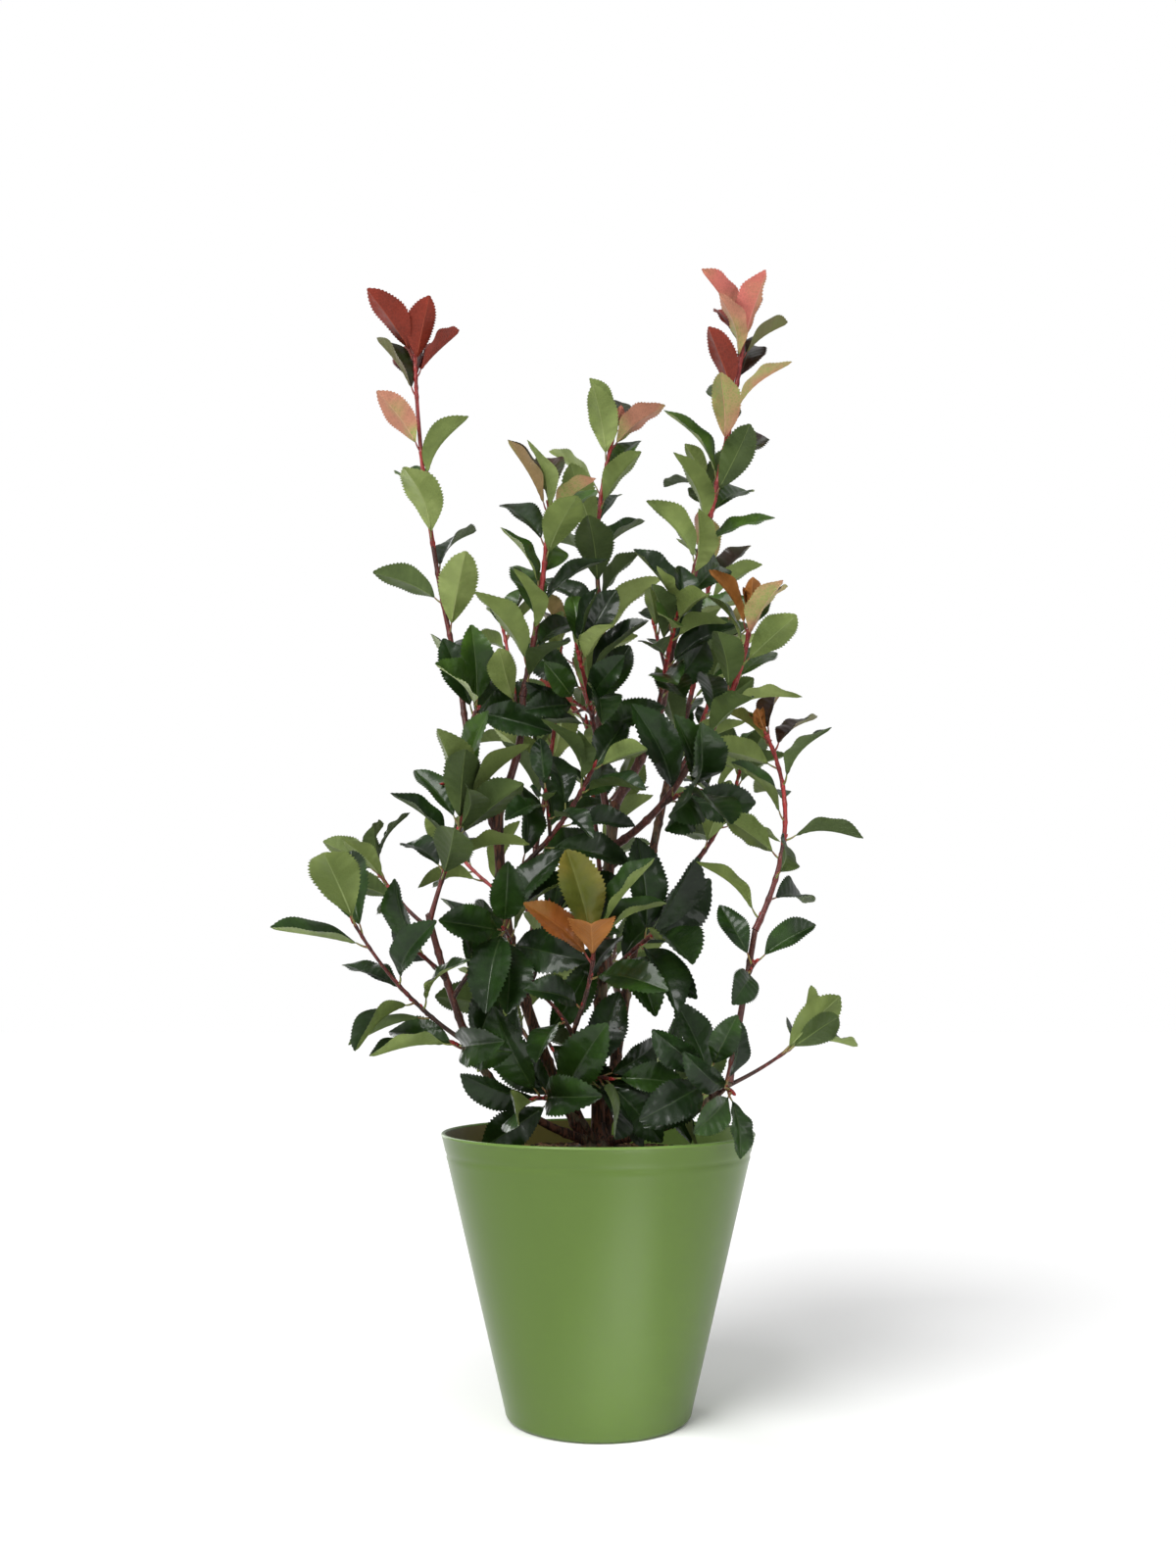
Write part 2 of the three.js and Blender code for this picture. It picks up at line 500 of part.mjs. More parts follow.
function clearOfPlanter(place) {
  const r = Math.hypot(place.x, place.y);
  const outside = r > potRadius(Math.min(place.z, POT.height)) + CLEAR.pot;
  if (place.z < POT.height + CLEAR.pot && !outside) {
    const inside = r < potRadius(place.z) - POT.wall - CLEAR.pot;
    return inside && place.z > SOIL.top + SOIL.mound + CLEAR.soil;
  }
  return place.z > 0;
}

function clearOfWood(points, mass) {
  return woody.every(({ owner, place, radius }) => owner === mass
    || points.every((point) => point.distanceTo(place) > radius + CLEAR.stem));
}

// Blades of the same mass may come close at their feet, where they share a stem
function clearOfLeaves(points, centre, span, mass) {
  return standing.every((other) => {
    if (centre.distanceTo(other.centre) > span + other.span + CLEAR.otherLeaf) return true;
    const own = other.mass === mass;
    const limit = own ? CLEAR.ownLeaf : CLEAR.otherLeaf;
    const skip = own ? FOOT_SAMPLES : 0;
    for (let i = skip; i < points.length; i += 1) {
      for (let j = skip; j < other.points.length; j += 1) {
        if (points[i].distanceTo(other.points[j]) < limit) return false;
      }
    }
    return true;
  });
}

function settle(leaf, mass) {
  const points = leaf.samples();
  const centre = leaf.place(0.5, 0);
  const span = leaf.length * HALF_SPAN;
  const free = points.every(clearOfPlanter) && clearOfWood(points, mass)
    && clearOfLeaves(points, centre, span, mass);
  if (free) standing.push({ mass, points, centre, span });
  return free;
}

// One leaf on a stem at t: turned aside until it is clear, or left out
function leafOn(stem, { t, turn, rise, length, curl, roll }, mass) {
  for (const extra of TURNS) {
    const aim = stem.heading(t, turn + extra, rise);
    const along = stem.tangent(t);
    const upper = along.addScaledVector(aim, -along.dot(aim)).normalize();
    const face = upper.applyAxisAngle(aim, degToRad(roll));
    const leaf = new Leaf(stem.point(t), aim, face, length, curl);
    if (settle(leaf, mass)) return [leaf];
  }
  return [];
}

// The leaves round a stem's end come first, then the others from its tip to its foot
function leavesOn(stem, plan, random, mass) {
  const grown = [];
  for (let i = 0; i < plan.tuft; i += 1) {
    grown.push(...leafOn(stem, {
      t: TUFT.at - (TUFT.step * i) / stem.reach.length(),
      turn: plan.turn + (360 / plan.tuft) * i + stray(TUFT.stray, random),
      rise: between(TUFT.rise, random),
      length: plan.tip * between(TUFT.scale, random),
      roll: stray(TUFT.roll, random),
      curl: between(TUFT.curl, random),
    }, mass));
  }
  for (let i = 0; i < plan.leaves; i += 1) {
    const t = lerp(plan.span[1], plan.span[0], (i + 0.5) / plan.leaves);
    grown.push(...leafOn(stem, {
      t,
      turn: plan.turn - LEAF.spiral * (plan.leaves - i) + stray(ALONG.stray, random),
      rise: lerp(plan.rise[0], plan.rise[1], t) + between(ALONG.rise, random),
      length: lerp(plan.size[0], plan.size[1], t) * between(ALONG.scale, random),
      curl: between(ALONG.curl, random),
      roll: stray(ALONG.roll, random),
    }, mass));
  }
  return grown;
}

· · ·

→ **Aim**
Take the lines above and print them exactly.

→ **Complete response**
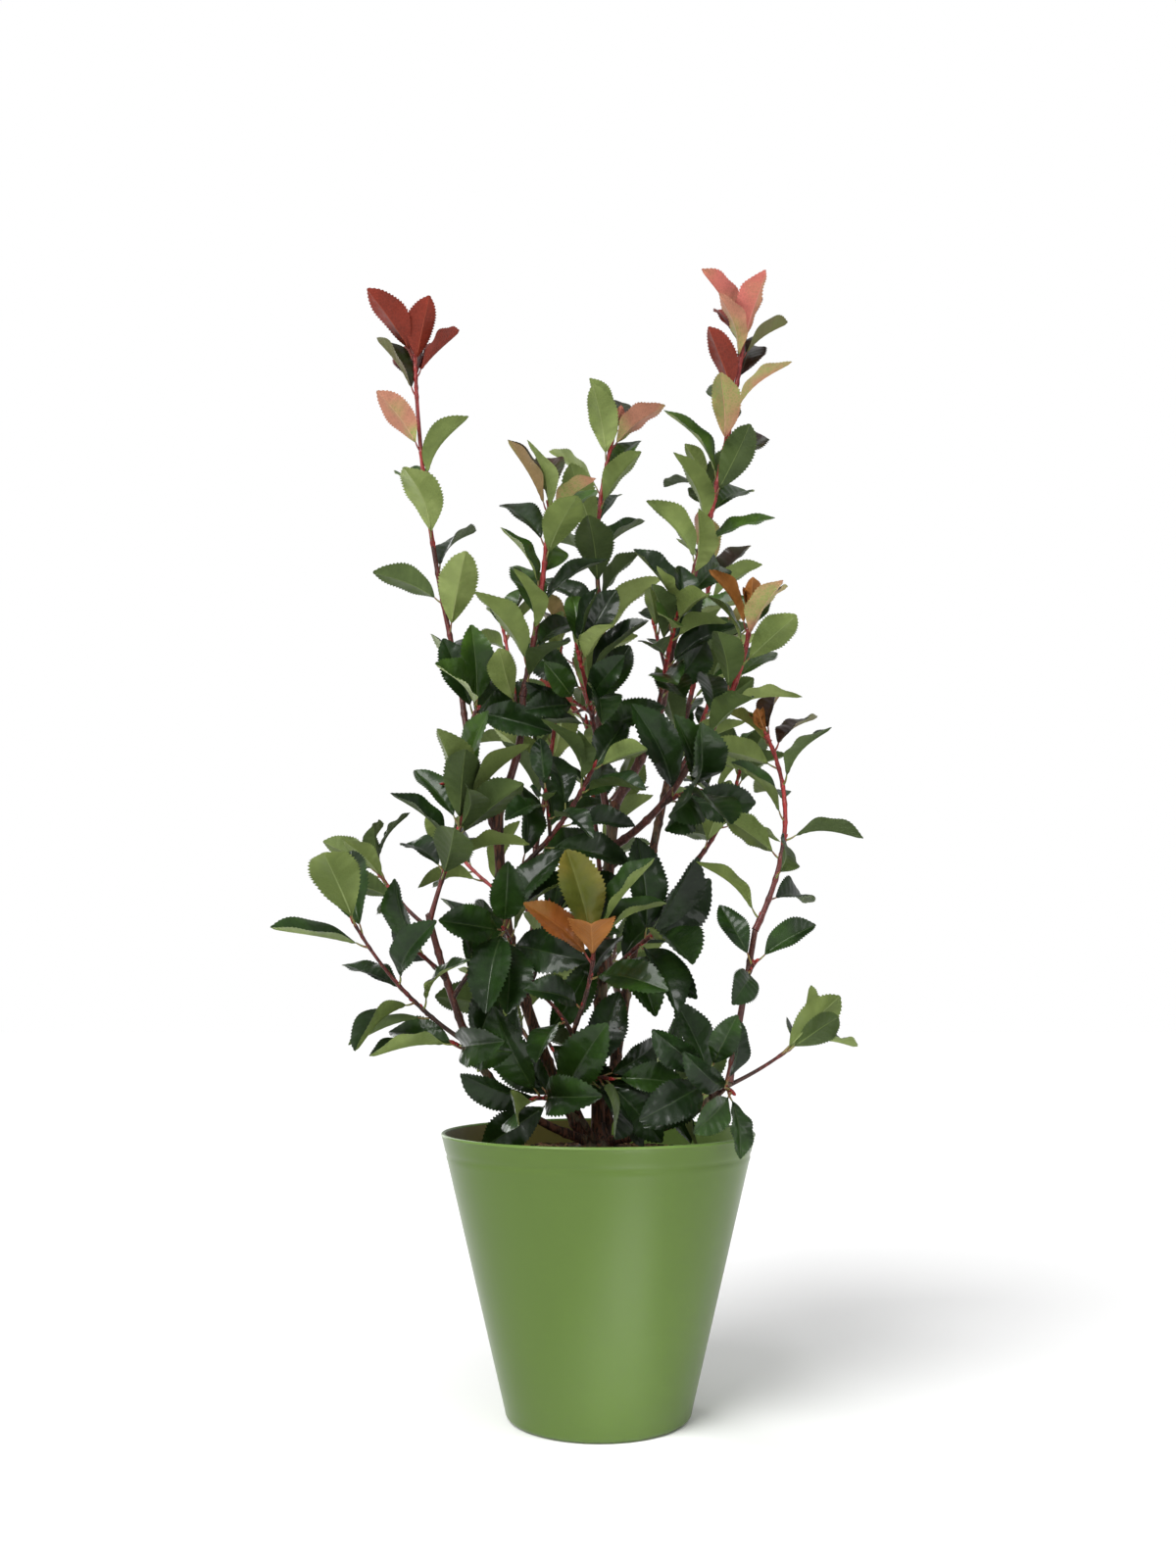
Write part 2 of the three.js and Blender code for this picture. It picks up at line 500 of part.mjs. More parts follow.
function clearOfPlanter(place) {
  const r = Math.hypot(place.x, place.y);
  const outside = r > potRadius(Math.min(place.z, POT.height)) + CLEAR.pot;
  if (place.z < POT.height + CLEAR.pot && !outside) {
    const inside = r < potRadius(place.z) - POT.wall - CLEAR.pot;
    return inside && place.z > SOIL.top + SOIL.mound + CLEAR.soil;
  }
  return place.z > 0;
}

function clearOfWood(points, mass) {
  return woody.every(({ owner, place, radius }) => owner === mass
    || points.every((point) => point.distanceTo(place) > radius + CLEAR.stem));
}

// Blades of the same mass may come close at their feet, where they share a stem
function clearOfLeaves(points, centre, span, mass) {
  return standing.every((other) => {
    if (centre.distanceTo(other.centre) > span + other.span + CLEAR.otherLeaf) return true;
    const own = other.mass === mass;
    const limit = own ? CLEAR.ownLeaf : CLEAR.otherLeaf;
    const skip = own ? FOOT_SAMPLES : 0;
    for (let i = skip; i < points.length; i += 1) {
      for (let j = skip; j < other.points.length; j += 1) {
        if (points[i].distanceTo(other.points[j]) < limit) return false;
      }
    }
    return true;
  });
}

function settle(leaf, mass) {
  const points = leaf.samples();
  const centre = leaf.place(0.5, 0);
  const span = leaf.length * HALF_SPAN;
  const free = points.every(clearOfPlanter) && clearOfWood(points, mass)
    && clearOfLeaves(points, centre, span, mass);
  if (free) standing.push({ mass, points, centre, span });
  return free;
}

// One leaf on a stem at t: turned aside until it is clear, or left out
function leafOn(stem, { t, turn, rise, length, curl, roll }, mass) {
  for (const extra of TURNS) {
    const aim = stem.heading(t, turn + extra, rise);
    const along = stem.tangent(t);
    const upper = along.addScaledVector(aim, -along.dot(aim)).normalize();
    const face = upper.applyAxisAngle(aim, degToRad(roll));
    const leaf = new Leaf(stem.point(t), aim, face, length, curl);
    if (settle(leaf, mass)) return [leaf];
  }
  return [];
}

// The leaves round a stem's end come first, then the others from its tip to its foot
function leavesOn(stem, plan, random, mass) {
  const grown = [];
  for (let i = 0; i < plan.tuft; i += 1) {
    grown.push(...leafOn(stem, {
      t: TUFT.at - (TUFT.step * i) / stem.reach.length(),
      turn: plan.turn + (360 / plan.tuft) * i + stray(TUFT.stray, random),
      rise: between(TUFT.rise, random),
      length: plan.tip * between(TUFT.scale, random),
      roll: stray(TUFT.roll, random),
      curl: between(TUFT.curl, random),
    }, mass));
  }
  for (let i = 0; i < plan.leaves; i += 1) {
    const t = lerp(plan.span[1], plan.span[0], (i + 0.5) / plan.leaves);
    grown.push(...leafOn(stem, {
      t,
      turn: plan.turn - LEAF.spiral * (plan.leaves - i) + stray(ALONG.stray, random),
      rise: lerp(plan.rise[0], plan.rise[1], t) + between(ALONG.rise, random),
      length: lerp(plan.size[0], plan.size[1], t) * between(ALONG.scale, random),
      curl: between(ALONG.curl, random),
      roll: stray(ALONG.roll, random),
    }, mass));
  }
  return grown;
}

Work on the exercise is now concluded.